The problem is deeper than even that, however. Faced with the prospect of such large annual rates of price inflation, and with their inherent unpredictability to boot, people would flee the dollar. In other words, not only would the supply of dollars increase much more rapidly, but the demand to hold dollars would rapidly decline. The result would be a fall in the dollar’s purchasing power much greater than the issuance of new money alone would have suggested.

To be sure, today there is a sophisticated school of thought—called Modern Monetary Theory or MMT—that is aware of these difficulties. For precisely the reasons I have given, MMTers want to retain the government’s power to tax, in order to “extinguish” money from the system when price inflation is unacceptably high. But if we can understand why financing government spending purely through inflation would lead to disaster, such that we need to “rescue” the system by adding taxation, then Greenbacker proposals suddenly seem much more dubious.

Ultimately, all government spending redirects resources away from the private sector and into politically directed channels. Arguments about how to finance this spending—whether through explicit taxation, borrowing, inflation, or some combination of the three—often reduce to empirical claims about each method’s relative ability in constraining the spending in the first place.
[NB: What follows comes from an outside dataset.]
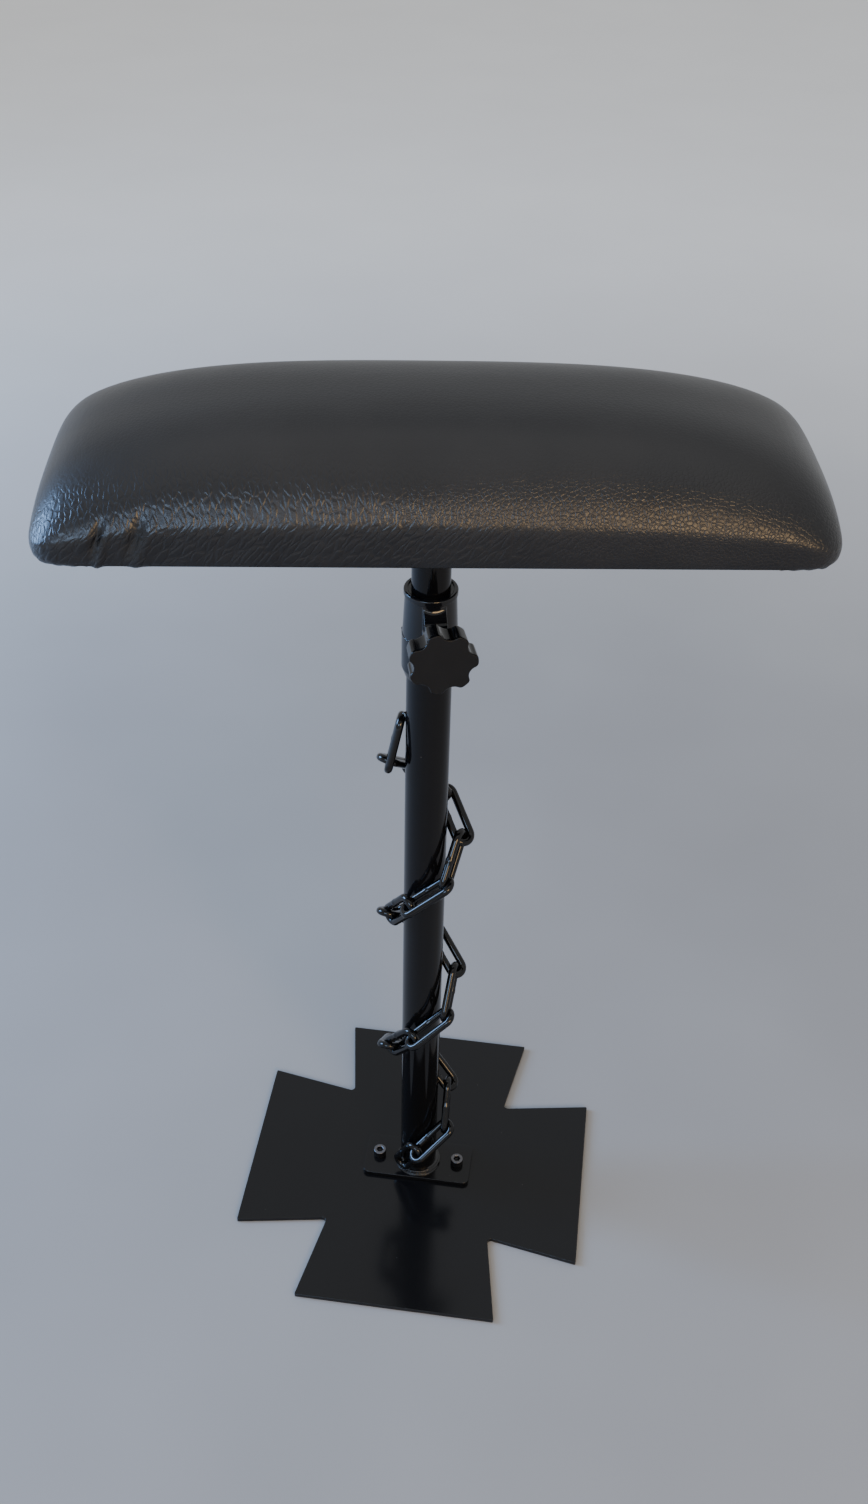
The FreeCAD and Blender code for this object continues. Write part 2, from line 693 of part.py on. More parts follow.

So long as Americans think it’s fine for the federal government to stick its nose into just about every facet of our lives, there is no magic bullet to transform Uncle Sam into a mere financial nuisance. No, a massive empire requires massive tribute, regardless of the mechanisms through which it is transferred. The proposal to scrap the current system, and simply hand a raw printing press over to the politicians, should give any conservative pause.